Quotery
Quote #41765

What can be asserted without evidence can also be dismissed without evidence.

Christopher Hitchens

About This Quote

Christopher Hitchens popularized this maxim in the context of his polemics against religious apologetics and other unfalsifiable claims, especially during the mid‑2000s “New Atheist” debates. He used it as a shorthand rule of argument: if a speaker offers a claim—often metaphysical or conspiratorial—without adducing reasons, data, or testable support, an interlocutor is not obliged to supply a detailed refutation.

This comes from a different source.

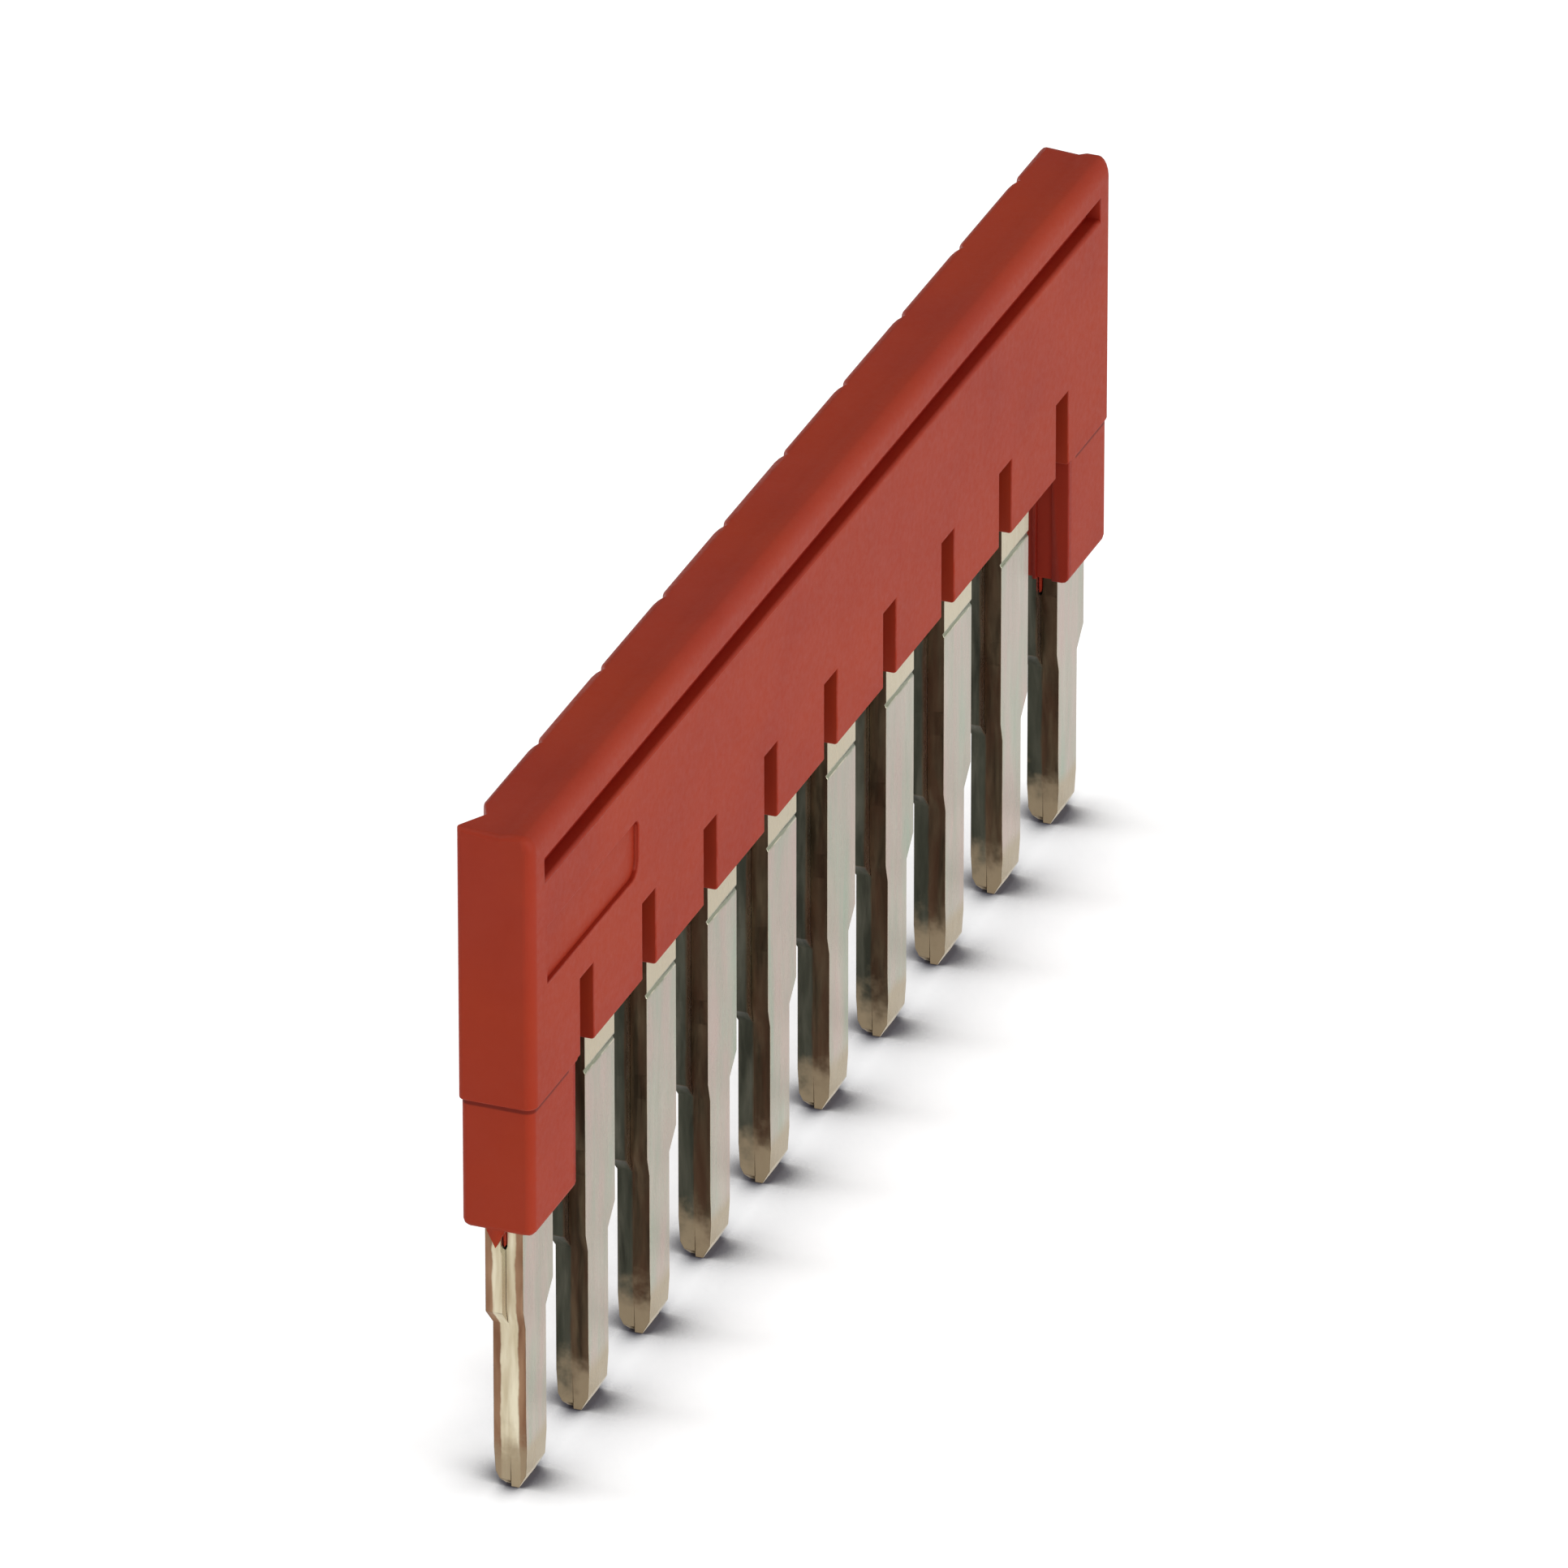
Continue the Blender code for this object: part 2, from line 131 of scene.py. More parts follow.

The line is frequently referred to as “Hitchens’s razor,” echoing philosophical “razors” that recommend parsimony or burden-of-proof principles in debate.

Interpretation

The sentence states a norm for rational discourse: the burden of proof lies with the person making the assertion. If no evidence is offered, dismissal is epistemically permissible because there is nothing to weigh, test, or explain away. The point is not that evidence-free claims are always false, but that they do not earn assent and do not require elaborate counterargument. As a rhetorical tool, it protects discussion from being derailed by limitless unsupported propositions and reinforces the idea that belief should track publicly assessable reasons rather than mere insistence.

Variations

1) “That which can be asserted without evidence can be dismissed without evidence.”
2) “What may be asserted without evidence may be dismissed without evidence.”